> **Exercise aim**
Stop after the line that contains "-269, bottom: -327"; until then, restate each line of the entries word for word from the very first.

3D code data
(begin)
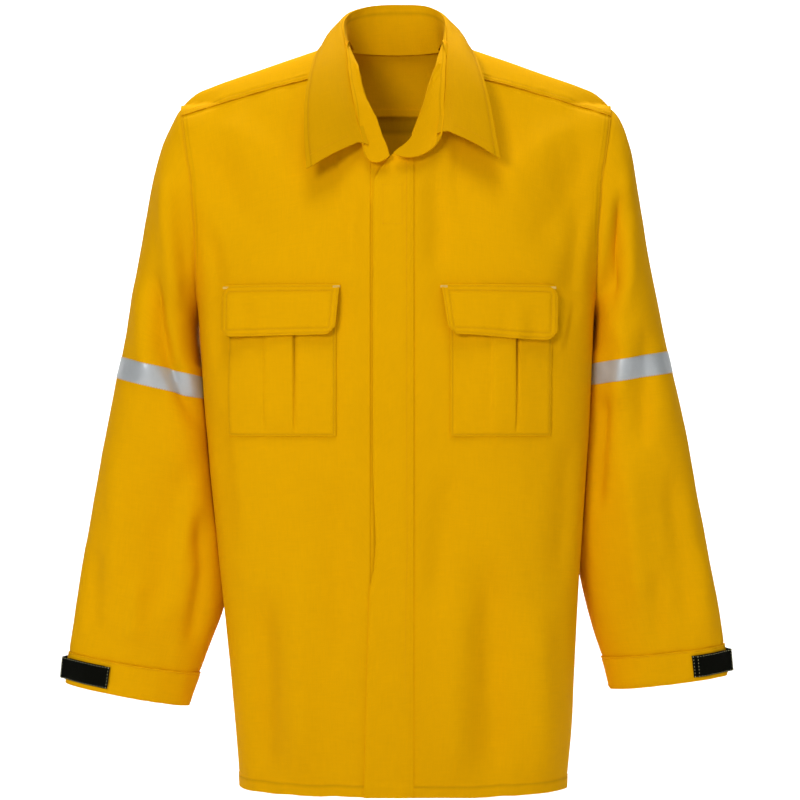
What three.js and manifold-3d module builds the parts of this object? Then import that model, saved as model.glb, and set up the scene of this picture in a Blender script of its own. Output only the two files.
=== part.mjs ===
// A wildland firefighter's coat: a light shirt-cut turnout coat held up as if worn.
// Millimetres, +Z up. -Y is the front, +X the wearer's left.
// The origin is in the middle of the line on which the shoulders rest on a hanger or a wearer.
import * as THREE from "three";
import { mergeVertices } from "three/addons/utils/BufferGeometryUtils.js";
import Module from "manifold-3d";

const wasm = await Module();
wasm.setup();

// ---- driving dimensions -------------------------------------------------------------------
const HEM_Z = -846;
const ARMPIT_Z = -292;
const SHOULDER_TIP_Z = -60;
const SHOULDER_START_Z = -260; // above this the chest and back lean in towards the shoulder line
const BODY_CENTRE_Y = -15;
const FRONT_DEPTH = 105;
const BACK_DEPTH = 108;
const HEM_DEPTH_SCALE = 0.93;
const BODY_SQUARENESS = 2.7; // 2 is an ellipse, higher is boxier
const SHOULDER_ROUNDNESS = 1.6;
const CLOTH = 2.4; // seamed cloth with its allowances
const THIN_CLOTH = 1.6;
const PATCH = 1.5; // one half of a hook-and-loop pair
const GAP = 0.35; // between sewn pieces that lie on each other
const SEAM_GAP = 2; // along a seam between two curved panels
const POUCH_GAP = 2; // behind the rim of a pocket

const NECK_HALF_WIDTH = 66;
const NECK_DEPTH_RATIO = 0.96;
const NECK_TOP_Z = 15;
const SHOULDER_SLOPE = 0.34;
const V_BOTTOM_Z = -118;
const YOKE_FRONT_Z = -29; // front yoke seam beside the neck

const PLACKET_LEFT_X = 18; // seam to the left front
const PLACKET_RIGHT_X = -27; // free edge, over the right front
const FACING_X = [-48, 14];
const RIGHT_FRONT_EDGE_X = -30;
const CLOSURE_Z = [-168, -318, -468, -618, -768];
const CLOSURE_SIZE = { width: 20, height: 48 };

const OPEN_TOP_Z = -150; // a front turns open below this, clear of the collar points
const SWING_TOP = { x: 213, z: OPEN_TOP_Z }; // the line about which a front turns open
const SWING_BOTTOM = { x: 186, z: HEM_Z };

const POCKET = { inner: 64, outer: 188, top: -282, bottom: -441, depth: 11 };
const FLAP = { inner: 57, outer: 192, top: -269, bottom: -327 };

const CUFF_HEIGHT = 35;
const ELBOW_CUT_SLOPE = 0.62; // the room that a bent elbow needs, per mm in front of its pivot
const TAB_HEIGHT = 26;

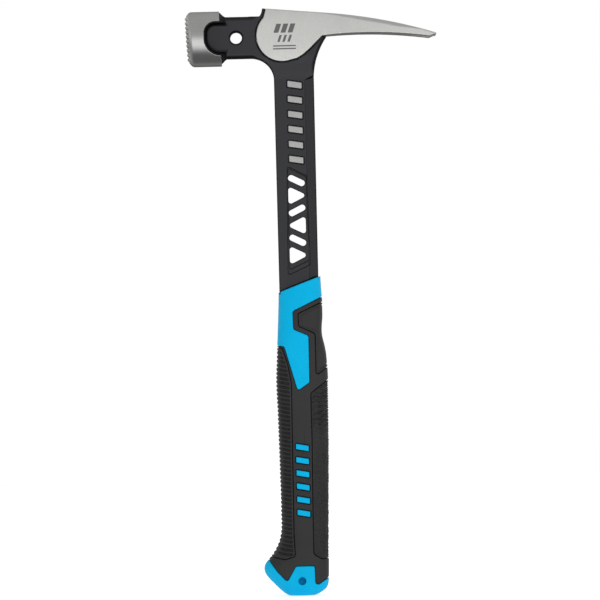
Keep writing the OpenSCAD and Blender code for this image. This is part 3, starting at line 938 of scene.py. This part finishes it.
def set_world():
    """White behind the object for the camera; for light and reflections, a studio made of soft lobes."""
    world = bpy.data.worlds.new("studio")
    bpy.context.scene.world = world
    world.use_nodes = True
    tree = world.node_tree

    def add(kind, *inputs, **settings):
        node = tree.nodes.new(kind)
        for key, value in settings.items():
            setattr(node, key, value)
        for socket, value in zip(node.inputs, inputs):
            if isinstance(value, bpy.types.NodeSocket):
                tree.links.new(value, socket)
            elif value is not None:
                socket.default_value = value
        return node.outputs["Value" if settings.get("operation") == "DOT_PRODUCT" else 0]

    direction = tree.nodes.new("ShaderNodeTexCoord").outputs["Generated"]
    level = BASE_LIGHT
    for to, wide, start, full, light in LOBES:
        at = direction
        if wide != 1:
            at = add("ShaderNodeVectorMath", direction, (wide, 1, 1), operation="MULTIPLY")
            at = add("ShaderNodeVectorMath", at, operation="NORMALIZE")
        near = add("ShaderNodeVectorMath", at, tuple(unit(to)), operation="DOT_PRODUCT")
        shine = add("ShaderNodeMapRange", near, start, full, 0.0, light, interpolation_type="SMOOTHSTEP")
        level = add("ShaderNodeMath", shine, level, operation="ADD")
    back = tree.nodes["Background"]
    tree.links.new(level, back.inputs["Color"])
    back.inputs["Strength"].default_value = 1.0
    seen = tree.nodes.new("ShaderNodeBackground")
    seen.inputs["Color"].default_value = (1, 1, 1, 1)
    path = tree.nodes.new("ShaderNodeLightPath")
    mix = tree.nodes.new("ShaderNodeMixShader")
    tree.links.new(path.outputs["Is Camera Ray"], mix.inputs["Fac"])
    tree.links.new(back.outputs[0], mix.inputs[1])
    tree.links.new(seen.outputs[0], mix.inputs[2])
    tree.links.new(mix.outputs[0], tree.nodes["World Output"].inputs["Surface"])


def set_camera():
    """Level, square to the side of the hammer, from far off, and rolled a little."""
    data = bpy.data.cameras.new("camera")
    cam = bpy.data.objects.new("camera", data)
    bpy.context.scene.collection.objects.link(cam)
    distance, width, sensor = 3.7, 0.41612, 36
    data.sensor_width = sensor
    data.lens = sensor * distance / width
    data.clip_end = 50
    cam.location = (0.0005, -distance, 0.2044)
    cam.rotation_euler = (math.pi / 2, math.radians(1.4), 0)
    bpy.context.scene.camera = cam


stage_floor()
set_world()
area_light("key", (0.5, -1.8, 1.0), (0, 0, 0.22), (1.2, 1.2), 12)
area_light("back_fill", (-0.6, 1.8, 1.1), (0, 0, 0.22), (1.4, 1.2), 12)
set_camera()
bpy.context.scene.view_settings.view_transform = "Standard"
(end)
> **Result for this task**
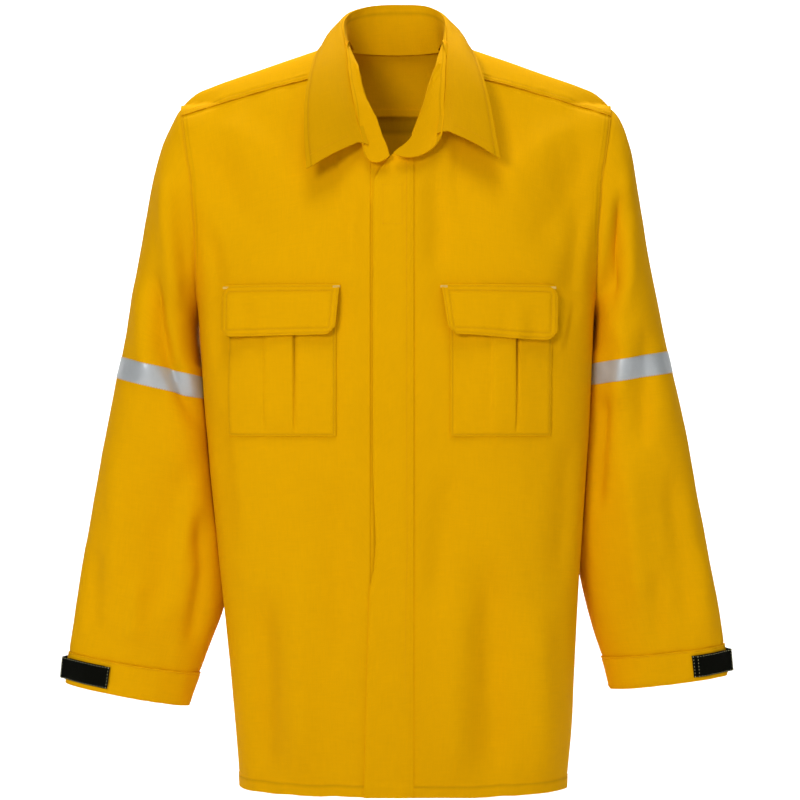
What three.js and manifold-3d module builds the parts of this object? Then import that model, saved as model.glb, and set up the scene of this picture in a Blender script of its own. Output only the two files.
=== part.mjs ===
// A wildland firefighter's coat: a light shirt-cut turnout coat held up as if worn.
// Millimetres, +Z up. -Y is the front, +X the wearer's left.
// The origin is in the middle of the line on which the shoulders rest on a hanger or a wearer.
import * as THREE from "three";
import { mergeVertices } from "three/addons/utils/BufferGeometryUtils.js";
import Module from "manifold-3d";

const wasm = await Module();
wasm.setup();

// ---- driving dimensions -------------------------------------------------------------------
const HEM_Z = -846;
const ARMPIT_Z = -292;
const SHOULDER_TIP_Z = -60;
const SHOULDER_START_Z = -260; // above this the chest and back lean in towards the shoulder line
const BODY_CENTRE_Y = -15;
const FRONT_DEPTH = 105;
const BACK_DEPTH = 108;
const HEM_DEPTH_SCALE = 0.93;
const BODY_SQUARENESS = 2.7; // 2 is an ellipse, higher is boxier
const SHOULDER_ROUNDNESS = 1.6;
const CLOTH = 2.4; // seamed cloth with its allowances
const THIN_CLOTH = 1.6;
const PATCH = 1.5; // one half of a hook-and-loop pair
const GAP = 0.35; // between sewn pieces that lie on each other
const SEAM_GAP = 2; // along a seam between two curved panels
const POUCH_GAP = 2; // behind the rim of a pocket

const NECK_HALF_WIDTH = 66;
const NECK_DEPTH_RATIO = 0.96;
const NECK_TOP_Z = 15;
const SHOULDER_SLOPE = 0.34;
const V_BOTTOM_Z = -118;
const YOKE_FRONT_Z = -29; // front yoke seam beside the neck

const PLACKET_LEFT_X = 18; // seam to the left front
const PLACKET_RIGHT_X = -27; // free edge, over the right front
const FACING_X = [-48, 14];
const RIGHT_FRONT_EDGE_X = -30;
const CLOSURE_Z = [-168, -318, -468, -618, -768];
const CLOSURE_SIZE = { width: 20, height: 48 };

const OPEN_TOP_Z = -150; // a front turns open below this, clear of the collar points
const SWING_TOP = { x: 213, z: OPEN_TOP_Z }; // the line about which a front turns open
const SWING_BOTTOM = { x: 186, z: HEM_Z };

const POCKET = { inner: 64, outer: 188, top: -282, bottom: -441, depth: 11 };
const FLAP = { inner: 57, outer: 192, top: -269, bottom: -327 };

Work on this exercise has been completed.